The cold hard truth of the matter is companies and professionals who only do posts/tweets/pins about their latest offers/sales/products are ultimately ignored when they come up in newsfeeds. If you really want to create a sour taste in a potential customer’s mouth, use the same copy over and over and over again. Telling us you have a GIANT Sale on Widgets Today! – on the hour every day – won’t move inventory.

Conversely, we know a realtor on Facebook that posts captivating stories about the community and fun facts about local businesses intermingled with their property listings. This is a good content mix. These are the types of people we’d be most apt to call if/when we decide to sell our homes.

The bottom line is if you sell insurance and all your company talks about are life policies online – people won’t be interested. Follow the example of those who pass on industry news, share stories of things they’ve tried that did/didn’t work for them, offer helpful tips and links (not always pointing back to them), post anecdotes of wisdom, and so forth.

#3 Grandstanding 

The same negatives hold true for manipulating discussion forums, and/or group and fan pages as an advertising mouthpiece to reach people in bulk. This type of behavior will eventually get you banned from participation down the road.

People who follow and participate in group platforms are not there to be sold. Certainly, networking is one reason why many people join niche communities, but it is the learning and sharing of information that fuels communication here. If you create a new discussion in a LinkedIn group, for example, for the sole purpose of hawking something, prepare to be ignored. We don’t care, and neither will anyone else. Discussions are not the time or place to sell.

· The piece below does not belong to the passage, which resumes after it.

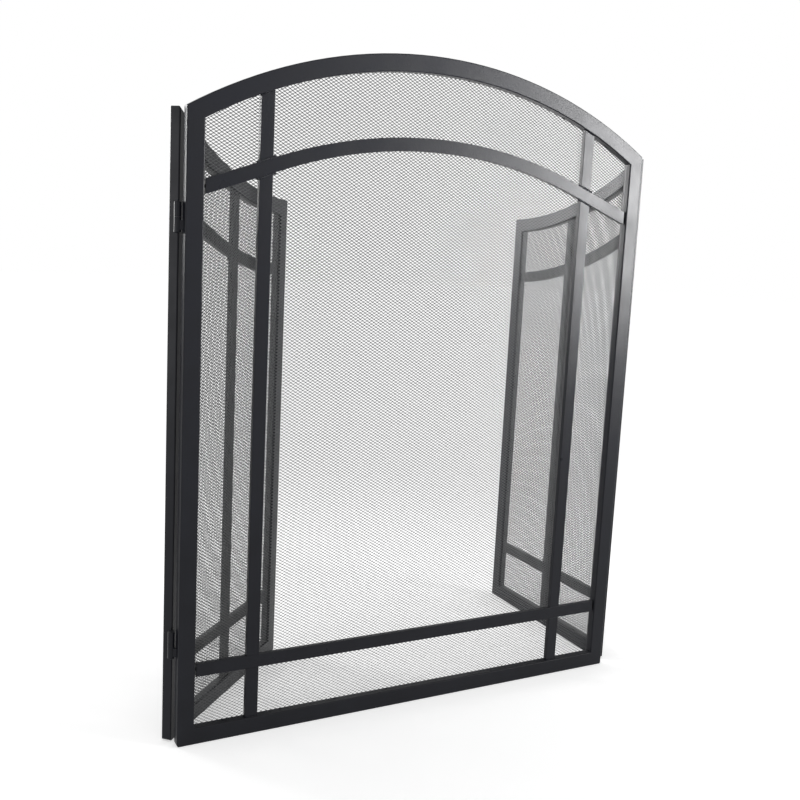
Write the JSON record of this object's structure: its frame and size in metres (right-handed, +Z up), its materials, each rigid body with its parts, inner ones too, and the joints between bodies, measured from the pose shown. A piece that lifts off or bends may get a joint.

Alternatively, if you make legitimate comments, or offer help without offering wares, chances are people will want to know more about that person and look at their digital presence outside of the group. (If you do this consistently, over time you will earn the reputation of being a “thought leader”.) If your online presence effectively tells us what you sell and we want to buy it, or find out more, we will contact you.

Smart social is about Pull v. Push: pull people toward you instead of pushing yourself on them.

#4 Smarmy Marketing

Sponsored Posts are gaining steam in social newsfeeds. On Facebook, advertisers generally stick close to a target pitch. On LinkedIn, they may deliver value news in the beginning before migrating to advertorial status. You can be halfway through some of these reads before you realize you’re smack dab in the middle of a major campaign. Personally, we’re not fans, but paid advertising is just that – paid. Smarmy marketing, on the other hand, is beyond annoying…

There is more and more internet marketing popping up on LinkedIn. Sad but true, even LinkedIn isn’t immune to the push hard tactics of marketers who play strictly by the numbers: throw as much as you can at the wall and see what sticks. Driven by the hard sell mentality, these marketers believe relationship building is an upsell.

Smarmy marketers also like to send emails that appear like you’re “special”. If you send someone an “exclusive invitation”, it better be. If you ask them for their opinion because they’re a “leader in the field”, don’t link them to an e commerce site. Bait and switch tactics like these are full of smarm.

Moral of the Story

The moral of the story is no one wants to be sold on social. Just like face-to-face, social selling is about building relationships. People want a relationship with you, your product or company first, and then they will trust you enough to inquire further.

None of this is rocket science, and there are no shortcuts to be had. If you adhere to playing it straight, people will like your products and services, share that with others and do business with you at some point.